那么device 是如何与不同的后端进行绑定的呢？我们继续看NDArray的初始化过程如下

def __init__(self, other, device=None):
    """Create by copying another NDArray, or from numpy"""
    if isinstance(other, NDArray):
        # create a copy of existing NDArray
        if device is None:
            device = other.device
        self._init(other.to(device) + 0.0)  # this creates a copy
    elif isinstance(other, np.ndarray):
        # create copy from numpy array
        device = device if device is not None else default_device()
        array = self.make(other.shape, device=device)
        array.device.from_numpy(np.ascontiguousarray(other), array._handle)
        self._init(array)
    else:
        # see if we can create a numpy array from input
        array = NDArray(np.array(other), device=device)
        self._init(array)

def _init(self, other):
    self._shape = other._shape
    self._strides = other._strides
    self._offset = other._offset
    self._device = other._device
    self._handle = other._handle

以cpu环境为例，这里的ndarray_backend_cpu即前文中PYBIND11_MODULE(ndarray_backend_cpu, m){...}生成的python模块ndarray_backend_cpu，这个模块作为mod参数创建一个BackendDevice的实例，该实例包含ndarray_backend_cpu的各种方法，其中也包括scalar_add。

class BackendDevice:
    """A backend device, wrapps the implementation module."""
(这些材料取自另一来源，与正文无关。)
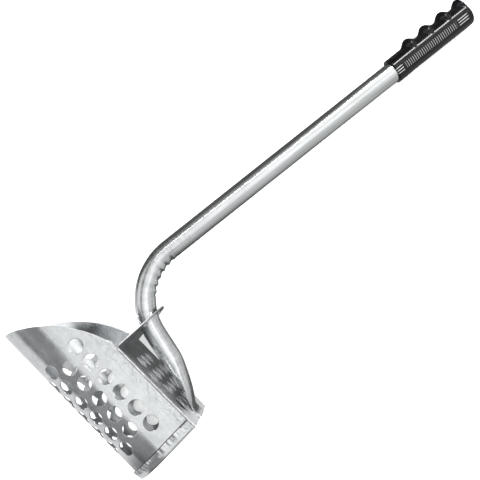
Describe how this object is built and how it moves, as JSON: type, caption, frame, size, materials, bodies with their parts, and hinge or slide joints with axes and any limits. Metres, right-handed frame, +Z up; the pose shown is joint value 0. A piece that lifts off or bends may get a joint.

    def __init__(self, name, mod):
        self.name = name
        self.mod = mod
    ...

def cpu():
    """Return cpu device"""
    return BackendDevice("cpu", ndarray_backend_cpu)

5 跨步计算的转换

我们可以利用步长和偏移量来执行零拷贝的转换和切片操作。

广播（Broadcast）：插入步长为 0 的步幅（strides）
转置（Transpose）：交换步幅
切片（Slice）：修改偏移量和形状

然而，对于大多数计算，我们会首先调用 array.compact() 方法，以获取一个连续且对齐的内存，然后再运行计算。